:: Recorded information ::
★ ★ ★

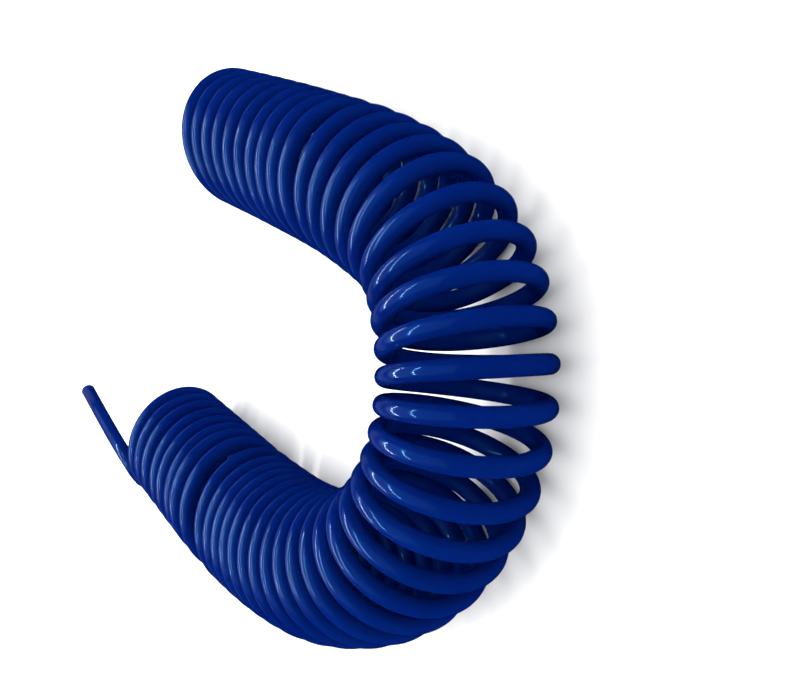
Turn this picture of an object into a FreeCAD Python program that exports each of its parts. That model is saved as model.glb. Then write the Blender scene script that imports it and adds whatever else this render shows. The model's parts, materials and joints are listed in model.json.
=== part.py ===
"""A recoil air hose: one blue polyurethane tube wound into a spring, lying in a U on a flat surface.

Units are millimetres, +Z is up and the surface is z = 0. The origin is the middle of the hose's
footprint. The bend is on the -Y side and both legs of the U run away towards +Y.

The hose is one extrusion. It is built as six stretches that meet face to face: four stretches of the
coil, each a solid of the coil's outside diameter, and the two ends, which are real hollow tube.
"""

import FreeCAD, Part
import math
import os

# ---------------------------------------------------------------- driving dimensions

TUBE_OD = 8.0               # standard 8 x 5 polyurethane tube
TUBE_ID = 5.0
COIL_MEAN_DIAMETER = 61.0   # centre of the tube to centre of the tube, across one turn
COIL_OD = COIL_MEAN_DIAMETER + TUBE_OD
AXIS_HEIGHT = COIL_OD / 2   # the coil lies on the surface
FLOOR_HEIGHT = TUBE_OD / 2  # centre of a tube that lies on the surface

# Middle of the footprint, in the numbers that the routes below are written in.
FOOTPRINT_MIDDLE = (15.2, 149.2)

# Corner points (x, y) of the coil's axis, from the end of the first leg, round the bend, to the
# end of the second leg. Each corner is rounded by the largest arc that its runs allow.
COIL_AXIS = [
    (119, 194), (106, 151), (92, 108), (75, 58), (50, 12), (8, -5), (-35, 1),
    (-72, 31), (-88, 78), (-86, 120), (-76, 165), (-64, 205), (-48, 255),
]

# The stretches of the coil, each up to the middle of the run after the corner with this number.
COIL_STRETCHES = [
    ("coil_first_leg", 3),
    ("coil_bend", 8),
    ("coil_second_leg", 10),
    ("coil_slipped_turns", None),
]

# Corner points (x, y, z) of the two ends, from the cut tip to a point inside the coil.
FREE_END = [(-23, 334, 60), (-47, 289, 60), (-58, 265, 60), (-67, 240, 50)]
HIDDEN_END = [
    (121, 269, FLOOR_HEIGHT), (101, 223, FLOOR_HEIGHT),
    (110, 200, FLOOR_HEIGHT), (132, 190, FLOOR_HEIGHT),
]

ARC_SHARE = 0.45            # share of the shorter run that each arc takes


# ---------------------------------------------------------------- routes

def placed(point, height=AXIS_HEIGHT):
    """A route's point in the part's frame; a point of the coil's axis gets the axis height."""
    x, y = point[0] - FOOTPRINT_MIDDLE[0], point[1] - FOOTPRINT_MIDDLE[1]
    z = point[2] if len(point) > 2 else height
    return FreeCAD.Vector(x, y, z)


def unit(vector):
    return vector / vector.Length


def corner_arc(before, corner, after, name):
    """The arc that rounds a corner, tangent to both runs."""
    back, ahead = unit(before - corner), unit(after - corner)
    reach = ARC_SHARE * min((before - corner).Length, (after - corner).Length)
    half_turn = (math.pi - back.getAngle(ahead)) / 2
    radius = reach / math.tan(half_turn)
    inward = unit(back + ahead)
    middle = corner + inward * (radius / math.cos(half_turn) - radius)
    print(f"{name}: radius {radius:.0f} mm, {math.degrees(2 * half_turn):.0f} degrees")
    return Part.Arc(corner + back * reach, middle, corner + ahead * reach)


def rounded_runs(points, name):
    """One list of edges per corner: from the middle of its first run to the middle of its last.

    The first list starts at the route's first point, and the last ends at its last point.
    """
    corners = []
    for i in range(1, len(points) - 1):
        arc = corner_arc(points[i - 1], points[i], points[i + 1], f"{name}, corner {i}")
        start = points[0] if i == 1 else (points[i - 1] + points[i]) / 2
        last = i == len(points) - 2
        end = points[-1] if last else (points[i] + points[i + 1]) / 2
        corners.append([
            Part.LineSegment(start, arc.StartPoint).toShape(),
            arc.toShape(),
            Part.LineSegment(arc.EndPoint, end).toShape(),
        ])
    return corners


def swept(edges, diameter):
    """A round bar of this diameter along a chain of tangent lines and arcs."""
    path = Part.Wire(edges)
    start = edges[0].valueAt(edges[0].FirstParameter)
    along = edges[0].tangentAt(edges[0].FirstParameter)
    section = Part.Wire(Part.makeCircle(diameter / 2, start, along))
    bar = path.makePipeShell([section], True, False)
    expected = path.Length * math.pi * diameter ** 2 / 4
    print(f"  length {path.Length:.1f} mm, volume {bar.Volume / expected:.4f} of section x length")
    return bar


# ---------------------------------------------------------------- sub-parts

def coil_stretches():
    """The coil's fat solids, which meet at the middle of a run."""
    corners = rounded_runs([placed(p) for p in COIL_AXIS], "coil axis")
    stretches = {}
    first = 0
    for name, last in COIL_STRETCHES:
        last = len(corners) if last is None else last
        edges = [edge for corner in corners[first:last] for edge in corner]
        stretches[name] = swept(edges, COIL_OD)
        first = last
    return stretches


def tube_end(points, coil_stretch, name):
    """A straight, square-cut end of the tube with its bore, up to the coil that it leaves."""
    corners = rounded_runs([placed(p) for p in points], name)
    edges = [edge for corner in corners for edge in corner]
    tube = swept(edges, TUBE_OD).cut(swept(edges, TUBE_ID))
    outside = tube.cut(coil_stretch)
    tip = placed(points[0])
    return min(outside.Solids, key=lambda solid: solid.distToShape(Part.Vertex(tip))[0])


def build():
    parts = coil_stretches()
    parts["free_end"] = tube_end(FREE_END, parts["coil_slipped_turns"], "free end")
    parts["hidden_end"] = tube_end(HIDDEN_END, parts["coil_first_leg"], "hidden end")
    return parts


os.makedirs("parts", exist_ok=True)
whole = FreeCAD.BoundBox()
for node, shape in build().items():
    shape.exportStep(f"parts/{node}.step")
    whole.add(shape.optimalBoundingBox())
    print(node, "valid", shape.isValid(), "solids", len(shape.Solids), f"volume {shape.Volume:.0f}")
print(f"x {whole.XMin:.2f} to {whole.XMax:.2f}")
print(f"y {whole.YMin:.2f} to {whole.YMax:.2f}")
print(f"z {whole.ZMin:.2f} to {whole.ZMax:.2f}")
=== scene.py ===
import json
import math

import bpy
from mathutils import Matrix, Vector

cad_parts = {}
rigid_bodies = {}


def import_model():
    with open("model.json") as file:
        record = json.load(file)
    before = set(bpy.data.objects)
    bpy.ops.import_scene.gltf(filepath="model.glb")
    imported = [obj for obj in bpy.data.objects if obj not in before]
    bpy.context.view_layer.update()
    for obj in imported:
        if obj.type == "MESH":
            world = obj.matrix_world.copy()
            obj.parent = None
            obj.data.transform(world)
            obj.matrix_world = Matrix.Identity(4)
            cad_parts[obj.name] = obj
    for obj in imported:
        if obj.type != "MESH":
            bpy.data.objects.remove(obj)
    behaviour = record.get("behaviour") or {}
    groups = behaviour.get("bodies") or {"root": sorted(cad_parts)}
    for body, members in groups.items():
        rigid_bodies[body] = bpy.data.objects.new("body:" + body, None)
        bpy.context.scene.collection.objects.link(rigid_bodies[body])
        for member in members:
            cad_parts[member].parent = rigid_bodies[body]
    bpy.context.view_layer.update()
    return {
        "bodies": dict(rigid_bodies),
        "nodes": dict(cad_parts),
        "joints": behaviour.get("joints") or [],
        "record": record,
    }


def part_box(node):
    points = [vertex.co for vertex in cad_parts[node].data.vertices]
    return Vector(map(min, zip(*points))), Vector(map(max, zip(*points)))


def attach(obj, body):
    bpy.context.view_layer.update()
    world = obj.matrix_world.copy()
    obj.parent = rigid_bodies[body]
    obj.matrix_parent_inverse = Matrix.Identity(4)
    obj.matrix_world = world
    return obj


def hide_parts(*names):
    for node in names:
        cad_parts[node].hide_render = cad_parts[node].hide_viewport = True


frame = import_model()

# ---------------------------------------------------------------- the hose (metres)

MM = 0.001
TUBE_OD = 8 * MM
TUBE_ID = 5 * MM
AXIS_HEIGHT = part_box("coil_bend")[1][2] / 2
FLOOR_HEIGHT = TUBE_OD / 2 / MM     # centre of a tube that lies on the floor, in mm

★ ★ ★

:: Aim of the task ::
Of all the lines in the listing above, how many contain the word "data"? Answer with the number alone.

:: Correct answer ::
6